____ GIVEN INFORMATION

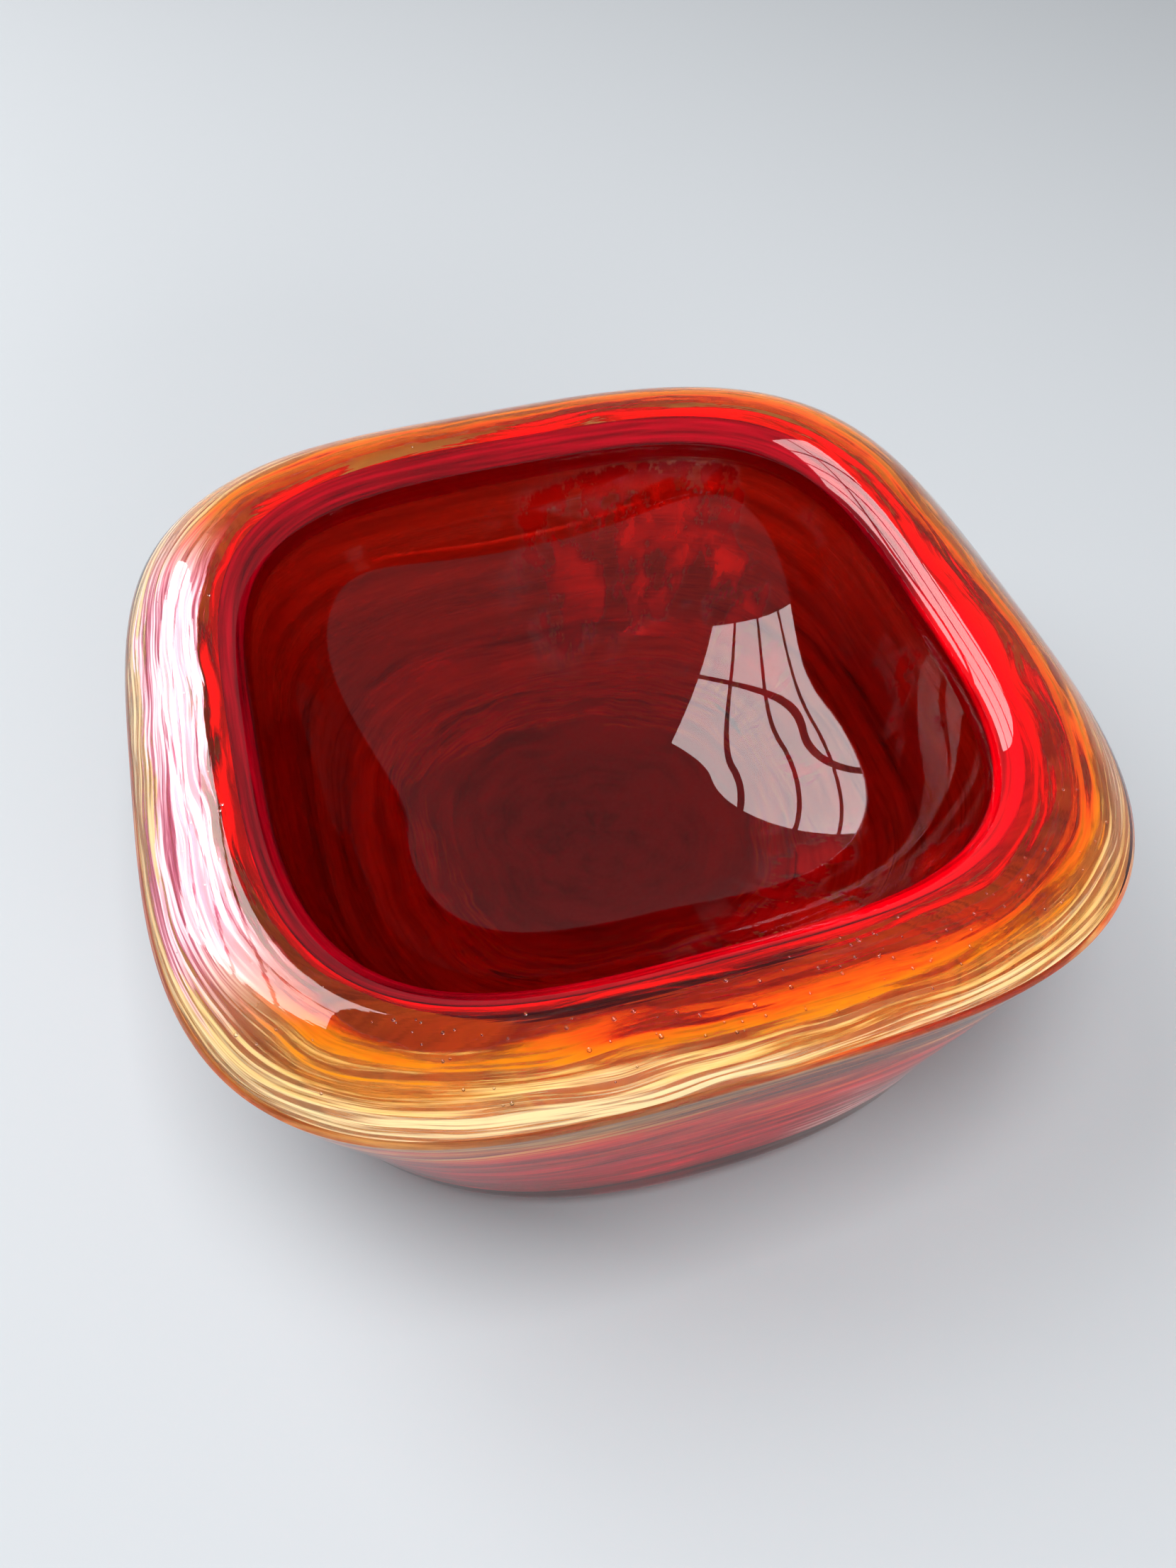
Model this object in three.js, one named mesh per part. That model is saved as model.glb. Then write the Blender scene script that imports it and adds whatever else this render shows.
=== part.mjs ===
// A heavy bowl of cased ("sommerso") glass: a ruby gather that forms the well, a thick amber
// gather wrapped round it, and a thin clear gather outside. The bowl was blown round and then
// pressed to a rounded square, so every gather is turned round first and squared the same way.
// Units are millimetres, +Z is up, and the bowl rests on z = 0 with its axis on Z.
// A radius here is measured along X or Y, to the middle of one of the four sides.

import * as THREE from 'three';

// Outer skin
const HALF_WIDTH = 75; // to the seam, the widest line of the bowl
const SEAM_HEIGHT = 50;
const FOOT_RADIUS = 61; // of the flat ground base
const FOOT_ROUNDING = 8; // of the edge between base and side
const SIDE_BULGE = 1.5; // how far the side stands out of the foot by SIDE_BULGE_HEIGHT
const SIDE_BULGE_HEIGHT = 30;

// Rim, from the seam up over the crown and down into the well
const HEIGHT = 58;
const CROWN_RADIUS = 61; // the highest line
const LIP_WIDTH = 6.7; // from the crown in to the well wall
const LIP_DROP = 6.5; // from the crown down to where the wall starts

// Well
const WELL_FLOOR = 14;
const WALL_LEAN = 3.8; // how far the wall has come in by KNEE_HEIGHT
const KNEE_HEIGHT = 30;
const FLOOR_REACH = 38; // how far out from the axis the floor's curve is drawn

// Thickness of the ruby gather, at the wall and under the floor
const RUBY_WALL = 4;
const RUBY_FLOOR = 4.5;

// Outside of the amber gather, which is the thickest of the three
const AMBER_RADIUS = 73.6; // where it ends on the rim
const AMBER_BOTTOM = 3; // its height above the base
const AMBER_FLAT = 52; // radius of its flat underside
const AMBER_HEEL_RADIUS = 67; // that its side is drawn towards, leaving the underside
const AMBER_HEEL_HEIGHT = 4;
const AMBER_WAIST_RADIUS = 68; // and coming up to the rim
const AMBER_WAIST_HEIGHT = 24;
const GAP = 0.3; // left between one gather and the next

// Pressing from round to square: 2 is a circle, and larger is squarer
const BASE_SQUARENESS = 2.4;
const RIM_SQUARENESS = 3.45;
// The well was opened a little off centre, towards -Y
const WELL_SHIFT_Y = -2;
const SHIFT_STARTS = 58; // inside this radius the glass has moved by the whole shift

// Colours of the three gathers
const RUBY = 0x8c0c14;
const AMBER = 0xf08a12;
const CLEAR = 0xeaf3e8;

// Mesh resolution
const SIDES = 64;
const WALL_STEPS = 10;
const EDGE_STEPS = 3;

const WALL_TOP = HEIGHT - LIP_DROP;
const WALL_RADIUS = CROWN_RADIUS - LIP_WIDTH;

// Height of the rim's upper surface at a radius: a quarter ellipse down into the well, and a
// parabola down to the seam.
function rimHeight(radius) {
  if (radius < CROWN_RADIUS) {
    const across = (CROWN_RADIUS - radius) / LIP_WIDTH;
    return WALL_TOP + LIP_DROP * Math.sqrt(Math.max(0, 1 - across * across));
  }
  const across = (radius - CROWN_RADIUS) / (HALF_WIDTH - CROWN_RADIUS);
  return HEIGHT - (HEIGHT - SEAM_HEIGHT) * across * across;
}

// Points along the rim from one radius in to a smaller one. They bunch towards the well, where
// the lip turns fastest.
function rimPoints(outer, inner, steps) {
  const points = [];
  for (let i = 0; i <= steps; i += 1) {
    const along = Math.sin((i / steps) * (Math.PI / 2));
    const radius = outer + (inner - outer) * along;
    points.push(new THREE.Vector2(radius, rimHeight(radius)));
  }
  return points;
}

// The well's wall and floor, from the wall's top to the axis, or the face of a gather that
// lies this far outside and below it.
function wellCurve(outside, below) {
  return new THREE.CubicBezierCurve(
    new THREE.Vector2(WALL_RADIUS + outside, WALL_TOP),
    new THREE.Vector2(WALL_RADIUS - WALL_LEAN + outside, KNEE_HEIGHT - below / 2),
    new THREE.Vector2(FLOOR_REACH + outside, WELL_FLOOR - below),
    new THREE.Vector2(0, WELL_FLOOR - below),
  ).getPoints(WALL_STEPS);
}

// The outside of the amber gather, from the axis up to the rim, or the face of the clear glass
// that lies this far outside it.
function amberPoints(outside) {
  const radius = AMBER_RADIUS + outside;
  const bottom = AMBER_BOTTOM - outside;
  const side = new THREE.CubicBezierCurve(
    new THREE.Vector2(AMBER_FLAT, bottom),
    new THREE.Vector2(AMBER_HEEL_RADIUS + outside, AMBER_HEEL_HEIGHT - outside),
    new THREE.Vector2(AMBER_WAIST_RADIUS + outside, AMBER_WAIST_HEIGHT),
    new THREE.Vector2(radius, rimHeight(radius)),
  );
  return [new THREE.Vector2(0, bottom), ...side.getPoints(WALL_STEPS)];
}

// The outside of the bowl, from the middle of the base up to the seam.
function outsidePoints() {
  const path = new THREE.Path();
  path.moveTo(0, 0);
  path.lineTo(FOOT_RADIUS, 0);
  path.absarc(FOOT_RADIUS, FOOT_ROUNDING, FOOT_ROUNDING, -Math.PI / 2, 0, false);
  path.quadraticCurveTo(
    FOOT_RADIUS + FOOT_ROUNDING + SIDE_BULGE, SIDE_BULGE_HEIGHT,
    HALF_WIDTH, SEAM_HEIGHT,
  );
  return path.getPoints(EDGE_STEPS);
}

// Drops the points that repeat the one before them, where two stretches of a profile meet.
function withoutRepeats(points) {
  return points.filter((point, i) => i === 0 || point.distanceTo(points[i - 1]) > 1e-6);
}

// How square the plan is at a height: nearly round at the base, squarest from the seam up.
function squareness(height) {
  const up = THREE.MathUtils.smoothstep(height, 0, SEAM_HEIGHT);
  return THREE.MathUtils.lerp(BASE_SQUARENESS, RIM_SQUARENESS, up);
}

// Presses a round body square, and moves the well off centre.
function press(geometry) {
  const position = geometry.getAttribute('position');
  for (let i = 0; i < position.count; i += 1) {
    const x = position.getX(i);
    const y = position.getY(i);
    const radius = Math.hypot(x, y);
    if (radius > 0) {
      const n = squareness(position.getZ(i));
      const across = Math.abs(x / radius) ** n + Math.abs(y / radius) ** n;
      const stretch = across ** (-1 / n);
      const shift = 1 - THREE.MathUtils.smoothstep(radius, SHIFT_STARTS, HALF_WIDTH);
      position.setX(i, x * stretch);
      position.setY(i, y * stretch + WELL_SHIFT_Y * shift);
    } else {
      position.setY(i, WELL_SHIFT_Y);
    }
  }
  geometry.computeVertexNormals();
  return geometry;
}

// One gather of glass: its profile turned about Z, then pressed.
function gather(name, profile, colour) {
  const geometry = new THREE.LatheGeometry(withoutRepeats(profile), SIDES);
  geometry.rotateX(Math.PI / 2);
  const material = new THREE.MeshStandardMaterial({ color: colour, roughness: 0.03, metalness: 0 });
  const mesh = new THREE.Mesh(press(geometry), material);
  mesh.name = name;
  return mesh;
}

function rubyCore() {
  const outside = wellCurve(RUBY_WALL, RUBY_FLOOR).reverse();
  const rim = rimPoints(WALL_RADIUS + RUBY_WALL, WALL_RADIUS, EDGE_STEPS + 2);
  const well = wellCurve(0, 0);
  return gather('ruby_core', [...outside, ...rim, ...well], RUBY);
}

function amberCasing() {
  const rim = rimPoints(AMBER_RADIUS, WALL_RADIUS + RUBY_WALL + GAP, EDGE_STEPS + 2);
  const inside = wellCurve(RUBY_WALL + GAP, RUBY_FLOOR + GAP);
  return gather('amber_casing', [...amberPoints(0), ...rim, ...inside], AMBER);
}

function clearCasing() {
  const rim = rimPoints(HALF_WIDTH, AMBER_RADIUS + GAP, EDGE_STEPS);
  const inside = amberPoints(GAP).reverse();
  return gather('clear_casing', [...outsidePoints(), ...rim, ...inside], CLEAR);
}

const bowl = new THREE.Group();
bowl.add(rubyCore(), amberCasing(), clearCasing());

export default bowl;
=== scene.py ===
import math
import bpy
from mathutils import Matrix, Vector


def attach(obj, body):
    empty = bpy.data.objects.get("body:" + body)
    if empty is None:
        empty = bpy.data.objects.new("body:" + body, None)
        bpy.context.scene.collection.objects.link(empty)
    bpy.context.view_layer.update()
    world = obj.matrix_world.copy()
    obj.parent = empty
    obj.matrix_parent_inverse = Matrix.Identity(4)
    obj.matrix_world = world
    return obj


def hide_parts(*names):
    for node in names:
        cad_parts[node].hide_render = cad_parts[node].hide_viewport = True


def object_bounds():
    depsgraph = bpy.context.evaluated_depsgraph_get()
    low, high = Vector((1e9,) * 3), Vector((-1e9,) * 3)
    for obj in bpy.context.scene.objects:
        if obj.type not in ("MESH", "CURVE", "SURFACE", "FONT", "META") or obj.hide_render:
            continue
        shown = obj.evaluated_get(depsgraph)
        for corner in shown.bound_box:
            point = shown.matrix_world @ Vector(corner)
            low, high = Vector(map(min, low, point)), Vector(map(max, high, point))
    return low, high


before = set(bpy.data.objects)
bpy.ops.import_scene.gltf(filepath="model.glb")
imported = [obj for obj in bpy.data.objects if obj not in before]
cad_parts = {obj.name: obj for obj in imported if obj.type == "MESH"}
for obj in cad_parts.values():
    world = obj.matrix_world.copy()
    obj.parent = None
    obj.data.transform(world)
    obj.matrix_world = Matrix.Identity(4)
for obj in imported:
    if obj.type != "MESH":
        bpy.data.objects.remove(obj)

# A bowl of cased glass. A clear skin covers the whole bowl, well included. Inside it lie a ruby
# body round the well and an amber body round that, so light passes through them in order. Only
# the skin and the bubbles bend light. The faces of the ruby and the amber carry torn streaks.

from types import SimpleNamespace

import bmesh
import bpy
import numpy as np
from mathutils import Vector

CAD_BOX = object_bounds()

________
____ GIVEN INFORMATION

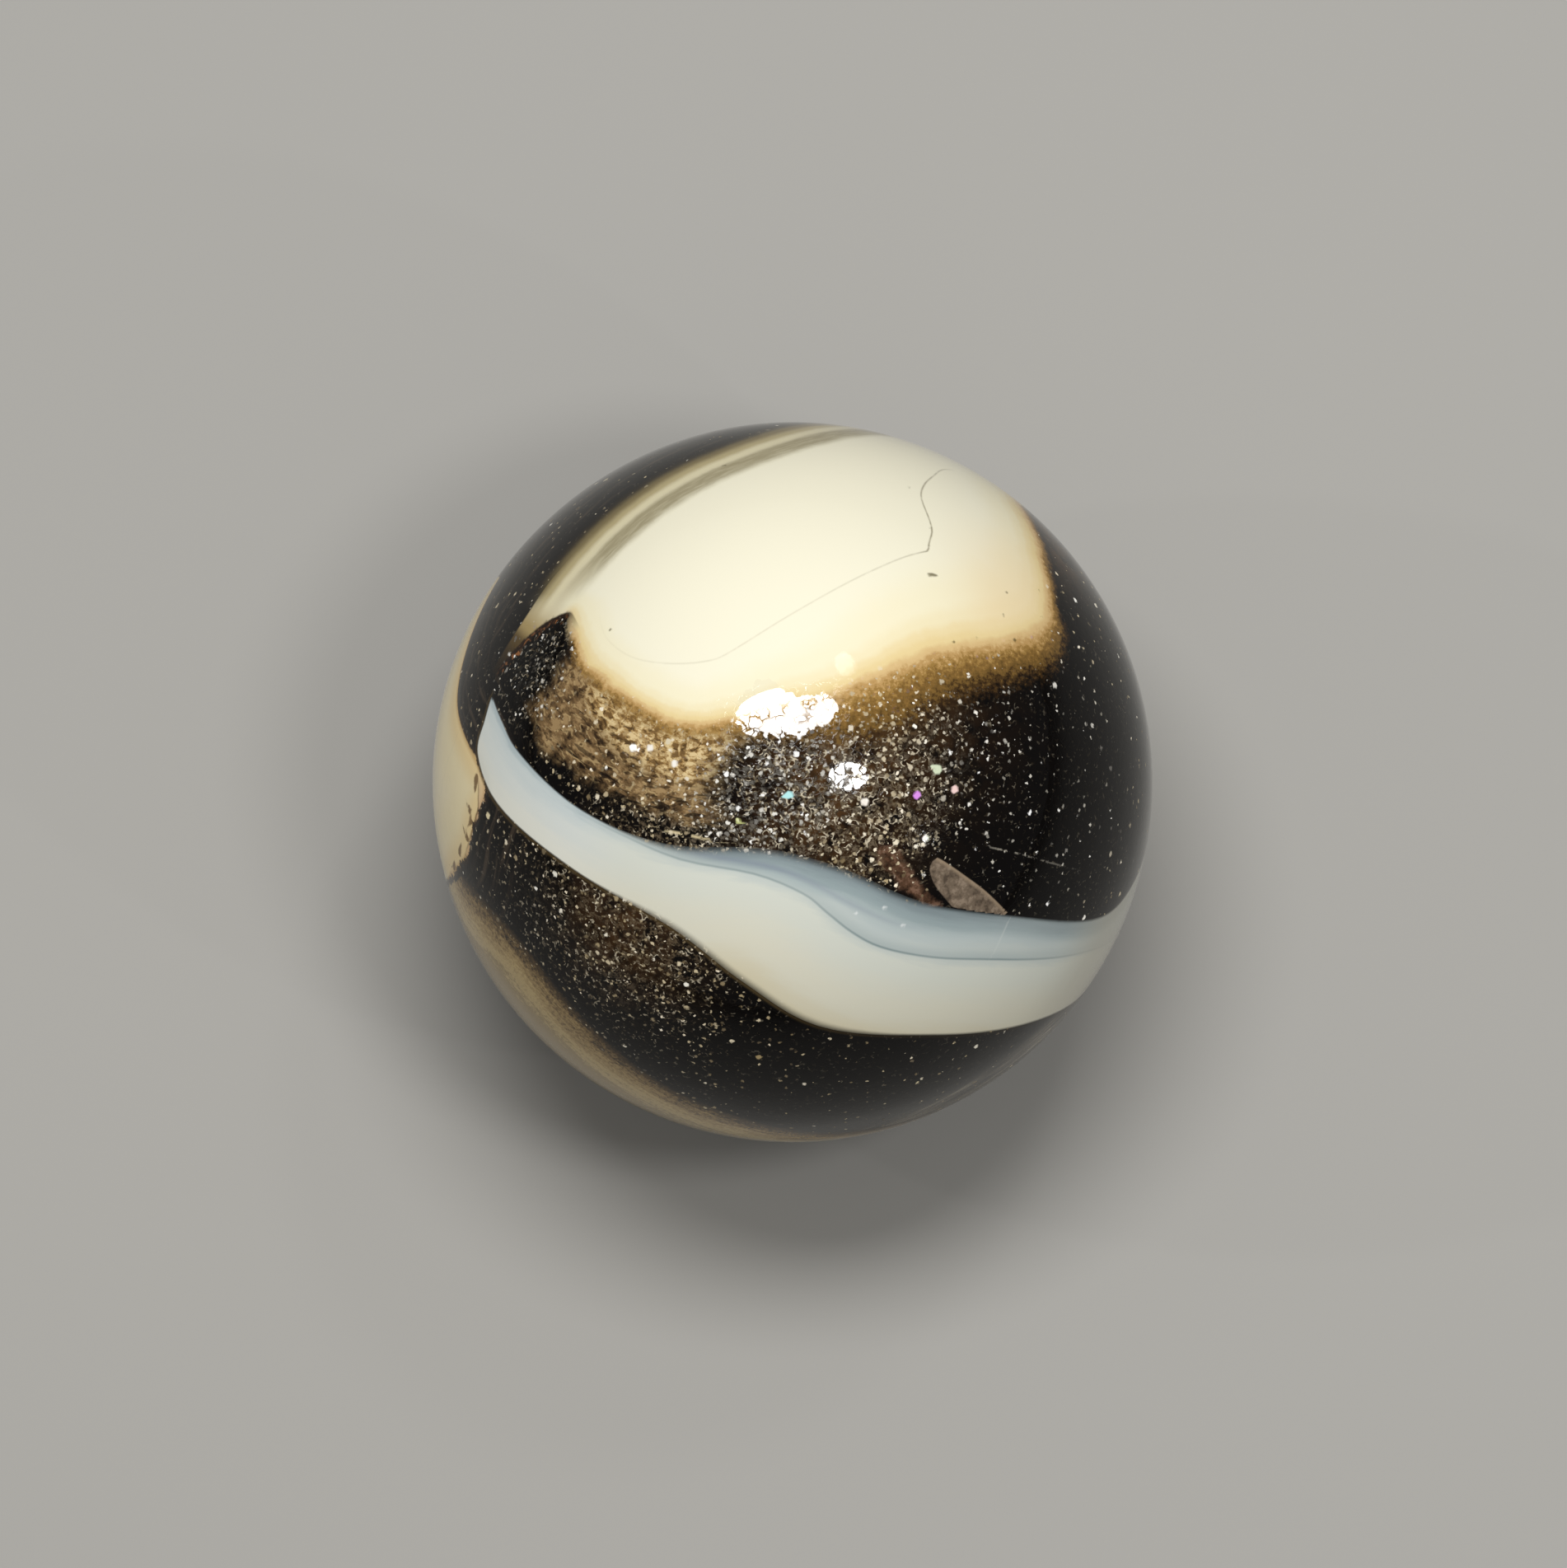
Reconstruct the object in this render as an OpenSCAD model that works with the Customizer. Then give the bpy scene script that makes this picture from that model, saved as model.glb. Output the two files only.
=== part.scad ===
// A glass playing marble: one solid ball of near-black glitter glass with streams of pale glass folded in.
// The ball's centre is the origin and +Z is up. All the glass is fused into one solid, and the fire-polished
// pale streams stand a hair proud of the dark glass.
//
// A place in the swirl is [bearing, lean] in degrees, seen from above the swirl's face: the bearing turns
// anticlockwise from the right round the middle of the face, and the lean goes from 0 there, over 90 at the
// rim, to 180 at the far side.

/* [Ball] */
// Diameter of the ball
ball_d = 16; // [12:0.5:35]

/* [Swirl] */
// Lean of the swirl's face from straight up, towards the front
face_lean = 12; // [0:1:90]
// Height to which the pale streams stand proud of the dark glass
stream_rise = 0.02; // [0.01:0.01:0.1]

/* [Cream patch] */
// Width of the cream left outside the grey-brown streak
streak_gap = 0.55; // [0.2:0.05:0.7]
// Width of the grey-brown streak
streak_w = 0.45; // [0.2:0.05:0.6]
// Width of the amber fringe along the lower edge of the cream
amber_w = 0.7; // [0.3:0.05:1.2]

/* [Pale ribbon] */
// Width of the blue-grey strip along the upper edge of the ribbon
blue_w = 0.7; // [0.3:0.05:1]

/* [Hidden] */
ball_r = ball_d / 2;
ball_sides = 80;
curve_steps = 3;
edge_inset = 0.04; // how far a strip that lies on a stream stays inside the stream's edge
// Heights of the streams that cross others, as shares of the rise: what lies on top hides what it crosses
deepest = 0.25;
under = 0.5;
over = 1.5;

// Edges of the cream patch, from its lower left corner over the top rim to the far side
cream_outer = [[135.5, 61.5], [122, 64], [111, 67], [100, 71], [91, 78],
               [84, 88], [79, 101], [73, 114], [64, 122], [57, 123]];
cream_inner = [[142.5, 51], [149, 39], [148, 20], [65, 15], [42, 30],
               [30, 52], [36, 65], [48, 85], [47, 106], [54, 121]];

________
____ GIVEN INFORMATION

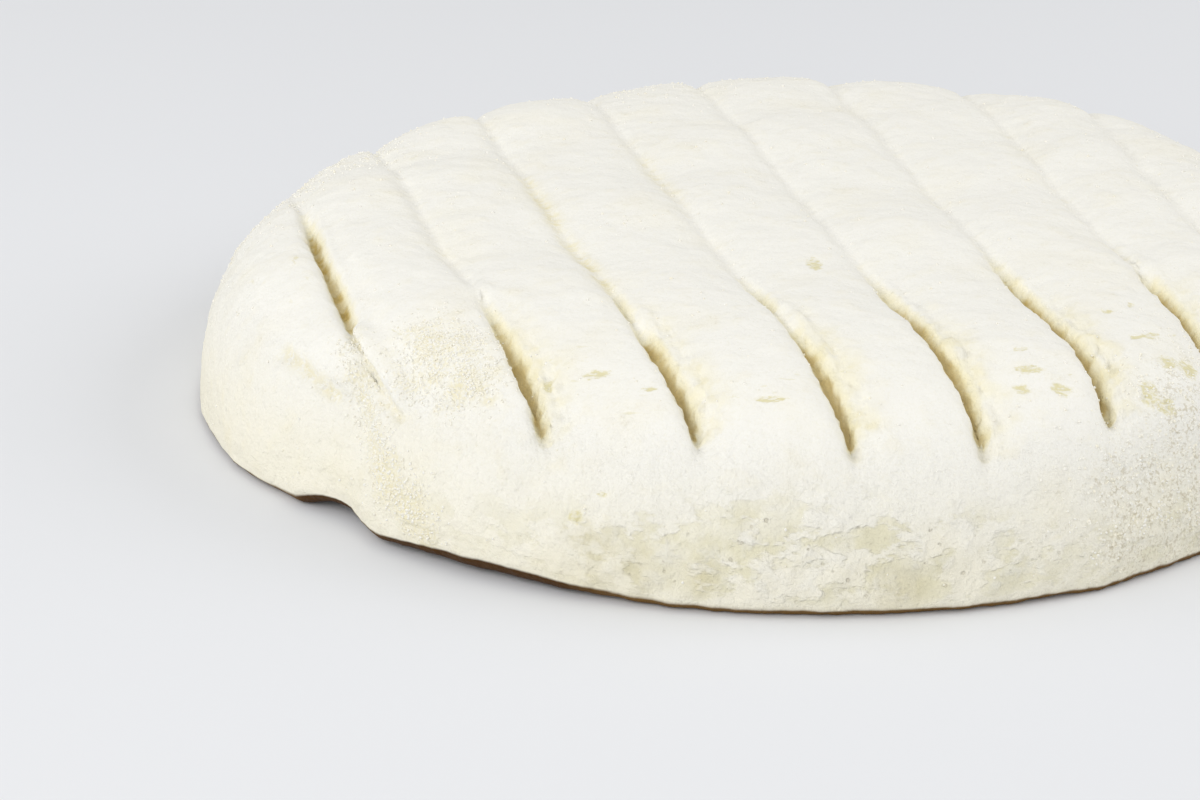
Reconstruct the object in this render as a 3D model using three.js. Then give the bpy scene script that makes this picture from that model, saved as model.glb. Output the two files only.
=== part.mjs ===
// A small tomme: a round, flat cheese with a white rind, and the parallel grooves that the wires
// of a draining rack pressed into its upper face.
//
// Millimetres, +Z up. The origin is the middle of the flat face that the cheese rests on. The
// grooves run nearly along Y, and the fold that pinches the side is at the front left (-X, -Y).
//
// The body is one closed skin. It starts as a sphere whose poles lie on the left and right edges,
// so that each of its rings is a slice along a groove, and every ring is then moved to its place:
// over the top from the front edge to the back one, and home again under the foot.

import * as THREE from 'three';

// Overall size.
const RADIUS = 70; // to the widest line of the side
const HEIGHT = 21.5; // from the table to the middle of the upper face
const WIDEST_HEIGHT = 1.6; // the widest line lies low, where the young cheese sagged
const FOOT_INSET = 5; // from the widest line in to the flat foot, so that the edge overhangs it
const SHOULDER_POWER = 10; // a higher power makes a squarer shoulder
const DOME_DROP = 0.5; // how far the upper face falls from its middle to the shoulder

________

> _INSTRUCTION_
Retype the entries above exactly, but only from the line containing "const bowl = new THREE.Group();" through the line containing "before = set(bpy.data.objects)", both included.

> _RESULT_
const bowl = new THREE.Group();
bowl.add(rubyCore(), amberCasing(), clearCasing());

export default bowl;
=== scene.py ===
import math
import bpy
from mathutils import Matrix, Vector


def attach(obj, body):
    empty = bpy.data.objects.get("body:" + body)
    if empty is None:
        empty = bpy.data.objects.new("body:" + body, None)
        bpy.context.scene.collection.objects.link(empty)
    bpy.context.view_layer.update()
    world = obj.matrix_world.copy()
    obj.parent = empty
    obj.matrix_parent_inverse = Matrix.Identity(4)
    obj.matrix_world = world
    return obj


def hide_parts(*names):
    for node in names:
        cad_parts[node].hide_render = cad_parts[node].hide_viewport = True


def object_bounds():
    depsgraph = bpy.context.evaluated_depsgraph_get()
    low, high = Vector((1e9,) * 3), Vector((-1e9,) * 3)
    for obj in bpy.context.scene.objects:
        if obj.type not in ("MESH", "CURVE", "SURFACE", "FONT", "META") or obj.hide_render:
            continue
        shown = obj.evaluated_get(depsgraph)
        for corner in shown.bound_box:
            point = shown.matrix_world @ Vector(corner)
            low, high = Vector(map(min, low, point)), Vector(map(max, high, point))
    return low, high


before = set(bpy.data.objects)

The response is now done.